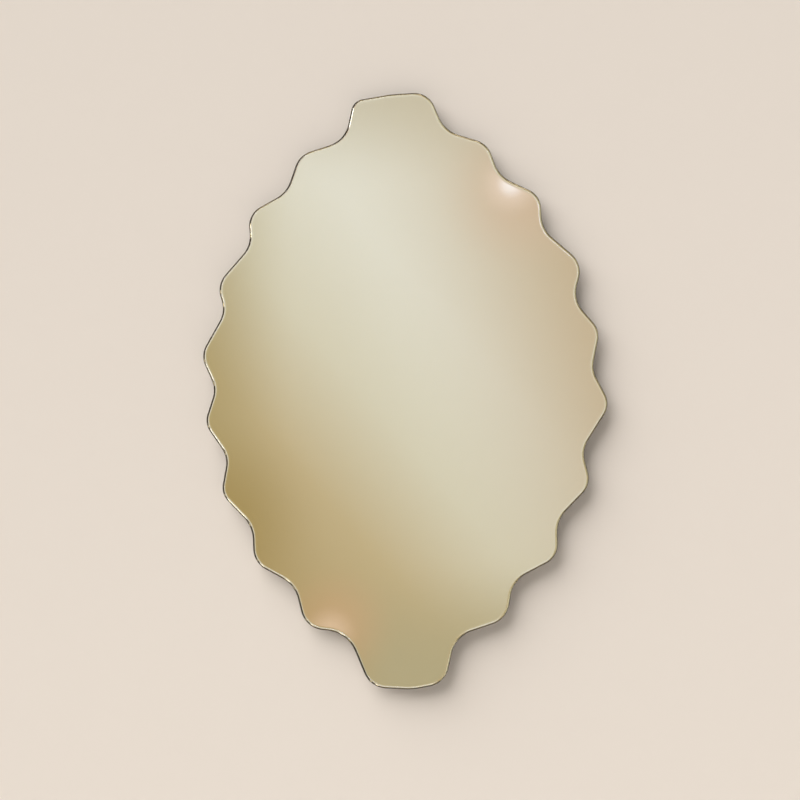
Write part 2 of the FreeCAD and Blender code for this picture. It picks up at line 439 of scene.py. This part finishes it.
# The back face has points all over it, each one knowing its distance from the edge.
rim = [vertex.co.copy() for vertex in board_rings[-1]]
across = range(math.floor(board_low.x / spray_grid), math.ceil(board_high.x / spray_grid))
upward = range(math.floor(board_low.z / spray_grid), math.ceil(board_high.z / spray_grid))
spread = [Vector((spray_grid * (i + j % 2 / 2), spray_grid * j)) for i in across for j in upward]
flat_rim = [point.xz for point in rim]
points, _, triangles, _, _, _ = geometry.delaunay_2d_cdt(
    flat_rim + spread, [], [list(range(len(rim)))], 1, weld_distance
)
rim_finder = kdtree.KDTree(len(rim))
for index, point in enumerate(rim):
    rim_finder.insert(point, index)
rim_finder.balance()
laid = {}
for corner in {corner for triangle in triangles for corner in triangle}:
    place = Vector((points[corner].x, board_back, points[corner].y))
    _, nearest, distance = rim_finder.find(place)
    laid[corner] = board_rings[-1][nearest] if distance < hair else board_mesh.verts.new(place)
    laid[corner][from_edge] = distance
for triangle in triangles:
    board_mesh.faces.new([laid[corner] for corner in triangle])
board = piece_from(board_mesh, "sprayed_backing_board", "mirror", ["backing_board"])

board_finish = Finish("sprayed_fibreboard", {"Specular IOR Level": 0.3})
fibres = board_finish.noise(board_finish.where(), 700, 5, 0.7)
pressing = board_finish.noise(board_finish.stretched(9, 9, 5), 1.0, 3, 0.6)
specks = board_finish.noise(board_finish.where(), 1600, 1).rising(0.66, 0.74)
raw_board = board_finish.mix(pressing, colour(158, 124, 88), colour(181, 147, 109))
raw_board = board_finish.mix(fibres * 0.5, raw_board, colour(124, 93, 62))
raw_board = board_finish.mix(specks * 0.5, raw_board, colour(214, 190, 154))
edge_distance = board_finish.add("ShaderNodeAttribute", {"attribute_name": "from_edge"}, {}, "Fac")
drift = board_finish.noise(board_finish.where(), 24, 4, 0.65)
droplets = board_finish.noise(board_finish.where(), 1100, 2)
black_to = 8 * mm               # from the edge, before drift and droplets bring it nearer
bare_from = 27 * mm
sprayed = (edge_distance + 10 * mm * drift + 8 * mm * droplets).rising(bare_from, black_to)
board_finish.vary({
    "Base Color": board_finish.mix(sprayed, raw_board, colour(27, 26, 25)),
    "Roughness": 0.82 - 0.22 * sprayed + 0.1 * fibres,
    "Normal": board_finish.bump(fibres, 0.12 * mm),
})
dress(board, board_finish)


# --------------------------------------------------------------------------------- hook rails
# Two lengths of the same extruded aluminium hook profile, left in mill finish and sawn square. The
# hanger rail is turned over, screwed to the board, and hooks down behind the wall rail's lip.

aluminium = Finish("mill_aluminium", {"Metallic": 1.0, "Anisotropic": 0.35})
die_lines = aluminium.noise(aluminium.stretched(3, 2600, 2600), 1.0, 3, 0.6)
handling = aluminium.noise(aluminium.where(), 38, 4, 0.6)
aluminium.vary({
    "Base Color": aluminium.mix(die_lines, colour(214, 216, 218), colour(238, 239, 240)),
    "Roughness": 0.2 + 0.14 * die_lines + 0.1 * handling,
    "Normal": aluminium.bump(die_lines, 0.03 * mm),
})


def softened(node, width):
    """Takes the sharpness off a CAD node's edges for the picture, without changing its mesh."""
    weld = node.modifiers.new("weld", "WELD")
    weld.merge_threshold = 0.001 * mm
    arris = node.modifiers.new("arris", "BEVEL")
    arris.width = width
    arris.segments = 2
    arris.limit_method = "ANGLE"
    arris.angle_limit = math.radians(35)
    arris.harden_normals = True


for name in ("hanger_rail", "wall_rail"):
    dress(nodes[name], aluminium)
    softened(nodes[name], 0.2 * mm)


# ---------------------------------------------------------------------------- screws, washers
# Pan-head wood screws with a cross recess: four through the hanger rail and one through the
# washer in each bumper. Screws and washers are bright zinc plated.

zinc = Finish("zinc_plate", {"Metallic": 1.0})
plating = zinc.noise(zinc.where(), 300, 4, 0.6)
passivation = zinc.noise(zinc.where(), 90, 2)
zinc.vary({
    "Base Color": zinc.mix(passivation, colour(208, 212, 217), colour(228, 225, 210)),
    "Roughness": 0.16 + 0.2 * plating,
    "Normal": zinc.bump(plating, 0.02 * mm),
})
for name in ("hanger_rail_screws", "bumper_screws", "bumper_washers"):
    dress(nodes[name], zinc)
    softened(nodes[name], 0.15 * mm)


# ------------------------------------------------------------------------------------ bumpers
# Two moulded rubber bumpers screwed to the back of the board near its lower end. They are as deep
# as the rails, so that the mirror hangs parallel to the wall and doesn't mark it.

rubber = Finish("black_rubber", {"Specular IOR Level": 0.4})
bloom = rubber.noise(rubber.where(), 120, 4, 0.65)
mould_grain = rubber.noise(rubber.where(), 2200, 2)
rubber.vary({
    "Base Color": rubber.mix(bloom, colour(28, 28, 29), colour(50, 50, 51)),
    "Roughness": 0.55 + 0.25 * bloom,
    "Normal": rubber.bump(mould_grain, 0.05 * mm),
})
for name in ("bumper_left", "bumper_right"):
    dress(nodes[name], rubber)
    softened(nodes[name], 0.8 * mm)


# ----------------------------------------------------------------------------------- the room
# Staging: a plain painted wall, seen only from its front so that the mirror can be looked at
# from behind as well, and a pale floor below the mirror.

wall_colour = colour(227, 216, 204)
wall_half_width = 1.25
wall_top = 1.1
wall_set_back = 0.1 * mm
floor_below = 1.45
floor_level = cad_box[0].z - floor_below
floor_half_width = 9.0


def staged_plane(name, corners):
    """A flat sheet with four corners that isn't part of the mirror."""
    data = bpy.data.meshes.new(name)
    data.from_pydata(corners, [], [(0, 1, 2, 3)])
    plane = bpy.data.objects.new(name, data)
    bpy.context.scene.collection.objects.link(plane)
    return plane


wall = staged_plane("wall", [
    (-wall_half_width, wall_set_back, floor_level),
    (wall_half_width, wall_set_back, floor_level),
    (wall_half_width, wall_set_back, wall_top),
    (-wall_half_width, wall_set_back, wall_top),
])
wall_paint = Finish("wall_paint", {"Roughness": 0.9, "Specular IOR Level": 0.1})
wall_paint.vary({"Base Color": wall_colour})
from_behind = wall_paint.add("ShaderNodeNewGeometry", {}, {}, "Backfacing")
one_sided = wall_paint.add("ShaderNodeMixShader", {}, {
    0: wall_paint.seen_directly() * (1 - from_behind),
    1: wall_paint.add("ShaderNodeBsdfTransparent", {}, {}),
    2: Signal(wall_paint, wall_paint.shader.outputs[0]),
})
wall_paint.connect(wall_paint.tree.nodes["Material Output"], {"Surface": one_sided})
dress(wall, wall_paint)
wall.visible_shadow = False     # or its shadow would lie on the floor in the views from behind

floor = staged_plane("floor", [
    (-floor_half_width, -floor_half_width, floor_level),
    (floor_half_width, -floor_half_width, floor_level),
    (floor_half_width, floor_half_width, floor_level),
    (-floor_half_width, floor_half_width, floor_level),
])
floor_finish = Finish("pale_floor", {"Roughness": 0.7})
floor_clouds = floor_finish.noise(floor_finish.where(), 1.5, 3)
floor_finish.vary({
    "Base Color": floor_finish.mix(floor_clouds, colour(196, 190, 182), colour(206, 201, 194)),
})
dress(floor, floor_finish)


# --------------------------------------------------------------------------------- the camera
# Square on to the mirror, as the photograph was taken. The mirror hangs a little to the right of
# the picture's middle and a little above it.

picture_width = 800             # pixels
pixel = 1.5 * mm                # at the mirror
mirror_centre_height = -235 * mm
right_of_middle = 5 * pixel
above_middle = 9 * pixel
camera_lens = bpy.data.cameras.new("camera")
camera_lens.lens = 85
camera_lens.sensor_width = 36
camera = bpy.data.objects.new("camera", camera_lens)
away = picture_width * pixel * camera_lens.lens / camera_lens.sensor_width
camera.location = (-right_of_middle, glass_front - away, mirror_centre_height - above_middle)
camera.rotation_euler = (math.radians(90), 0, 0)
bpy.context.scene.collection.objects.link(camera)
bpy.context.scene.camera = camera
bpy.context.scene.view_settings.view_transform = "Standard"


# ---------------------------------------------------------------------------------- the lamps
# A very soft main light from high on the left, which throws the mirror's shadow to the right and
# down, the fill of a pale room, and softboxes for the side and back views.

def lamp_at(name, kind, place, aim, energy):
    """A lamp at a place, turned towards what it lights."""
    lamp = bpy.data.lights.new(name, kind)
    lamp.energy = energy
    stand = bpy.data.objects.new(name, lamp)
    stand.location = place
    stand.rotation_euler = (Vector(aim) - Vector(place)).to_track_quat("-Z", "Y").to_euler()
    bpy.context.scene.collection.objects.link(stand)
    return lamp


mirror_middle = (cad_box[0] + cad_box[1]) / 2
main_light_from = (-1.3, -1.0, 1.65)
main_light = lamp_at("main_light", "SUN", main_light_from, (0, 0, 0), 4.5)
main_light.angle = math.radians(65)
for name, place, side, power in (
    ("rear_softbox", (-1.4, 2.3, 1.2), 1.6, 48),
    ("rear_fill", (2.2, 1.8, 0.2), 1.4, 18),
):
    softbox = lamp_at(name, "AREA", place, mirror_middle, power)
    softbox.size = side

sky = bpy.data.worlds.new("pale_room")
bpy.context.scene.world = sky
sky.use_nodes = True
room = Wiring(sky.node_tree)
fill_colour = colour(206, 214, 222)
fill_light = room.add("ShaderNodeBackground", {}, {"Color": fill_colour, "Strength": 0.23})
backdrop = room.add("ShaderNodeBackground", {}, {"Color": wall_colour, "Strength": 1.0})
room.connect(sky.node_tree.nodes["World Output"], {
    "Surface": room.add("ShaderNodeMixShader", {}, {
        0: room.seen_directly(), 1: fill_light, 2: backdrop,
    }),
})


# ---------------------------------------------------------------------------- what it reflects
# Staging: the soft picture of a room, on a screen behind the camera that only reflections see.
# The mirror's face shows the middle of it. The bevel looks out past that, at the room's dark and
# bright sides and its windows, and so gets its dark line and its glints.

screen_behind = 4.0
screen_half = 6.0
screen = staged_plane("room_screen", [
    (-screen_half, 0, -screen_half), (-screen_half, 0, screen_half),
    (screen_half, 0, screen_half), (screen_half, 0, -screen_half),
])
screen.location = (camera.location.x, -screen_behind, camera.location.z)
screen.visible_camera = False
screen.visible_diffuse = False
screen.visible_shadow = False
mirror_tint = (0.855, 0.730, 0.485)     # how much red, green and blue the mirror returns


def lights_up(red, green, blue, brighter=1.0):
    """The light that the tinted mirror returns as this colour on a screen."""
    light = colour(red, green, blue)
    return (*(brighter * level / tint for level, tint in zip(light, mirror_tint)), 1.0)


room_light = Finish("room_light", {"Base Color": (0, 0, 0, 1), "Specular IOR Level": 0.0})
rightward = room_light.along("X")
up = room_light.along("Z")


def spot(place_x, place_z, radius):
    """A soft round patch on the screen."""
    values = {0: room_light.where(), 1: (place_x, 0, place_z)}
    distance = room_light.add("ShaderNodeVectorMath", {"operation": "DISTANCE"}, values, "Value")
    return distance.rising(radius, 0.0)


# The glow in the mirror's face, from the dim lower left to the light upper right.
glow_start = 0.75               # how far from the middle, down to the left, the glow starts
glow_length = 1.1
rising_light = 0.75 * rightward + 0.66 * up
glow = room_light.add("ShaderNodeValToRGB", {"stops": [
    (0.00, lights_up(178, 155, 108)),
    (0.28, lights_up(192, 172, 130)),
    (0.61, lights_up(212, 203, 176)),
    (0.97, lights_up(224, 218, 199)),
]}, {"Fac": (rising_light + glow_start) / glow_length})

# What else the face shows: warmer and dimmer sides, and two lamps with a halo round each.
warm_right = (rightward + 0.3 * up).rising(0.0, 0.95)
dim_top = 0.8 * up.rising(0.75, 1.15)
dim_bottom = up.rising(-0.55, -1.0) * rightward.rising(-0.3, 0.0)
dark_left = 0.7 * rightward.rising(-0.36, -0.80)
dark_lower_left = 0.8 * spot(-0.66, -0.44, 0.42)
upper_halo = 0.5 * spot(0.42, 0.74, 0.32)
upper_lamp = 0.8 * spot(0.40, 0.78, 0.13)
upper_bulb = spot(0.40, 0.78, 0.06)
lower_halo = 0.5 * spot(-0.23, -0.81, 0.24)
lower_lamp = 0.6 * spot(-0.25, -0.84, 0.11)

# What only the bevel shows, farther out.
bright_below = up.rising(-1.3, -1.7)
bright_left = rightward.rising(-1.1, -1.5)
dim_above = up.rising(1.12, 1.3)
dark_right = rightward.rising(0.78, 0.95) * up.rising(-1.9, -1.5)
far_window = rightward.rising(1.25, 1.38) * rightward.rising(1.7, 1.58)
far_window = far_window * up.rising(0.4, 0.52) * up.rising(0.85, 0.7)
pale_band = rightward.rising(1.0, 1.3) * up.rising(0.9, 1.0) * up.rising(1.4, 1.2)
bright_lower_right = rightward.rising(0.86, 1.15) * up.rising(-1.5, -1.9)
near_window = rightward.rising(0.62, 0.72) * rightward.rising(1.02, 0.92)
near_window = near_window * up.rising(0.6, 0.75) * up.rising(1.4, 1.25)
room_beyond = (rightward * rightward).rising(8.0, 10.5)
lamp_below = spot(-0.75, -1.75, 0.6)

for share, shade in (
    (warm_right, lights_up(194, 172, 138)),
    (dim_top, lights_up(196, 184, 156)),
    (dim_bottom, lights_up(178, 164, 126)),
    (dark_left, lights_up(166, 147, 97)),
    (dark_lower_left, lights_up(162, 138, 84)),
    (upper_halo, lights_up(212, 180, 150)),
    (upper_lamp, lights_up(236, 214, 192)),
    (upper_bulb, lights_up(250, 240, 230)),
    (lower_halo, lights_up(206, 164, 124)),
    (lower_lamp, lights_up(232, 202, 170)),
    (bright_below, lights_up(200, 190, 170, 4.5)),
    (bright_left, lights_up(176, 176, 160, 2.6)),
    (dim_above, lights_up(150, 132, 96)),
    (dark_right, lights_up(30, 22, 8)),
    (far_window, lights_up(255, 250, 236, 5.0)),
    (pale_band, lights_up(200, 190, 170, 1.6)),
    (bright_lower_right, lights_up(190, 182, 164, 3.5)),
    (near_window, lights_up(255, 250, 236, 4.0)),
    (room_beyond, lights_up(212, 200, 168)),
    (lamp_below, lights_up(255, 248, 240, 7.0)),
):
    glow = room_light.mix(share, glow, shade)
room_light.vary({"Emission Color": glow, "Emission Strength": 1.0})
dress(screen, room_light)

- - - - - - -

## Exercise objective
In how many lines of the data does the string "this" appear? Give only the number.

## Correct result
2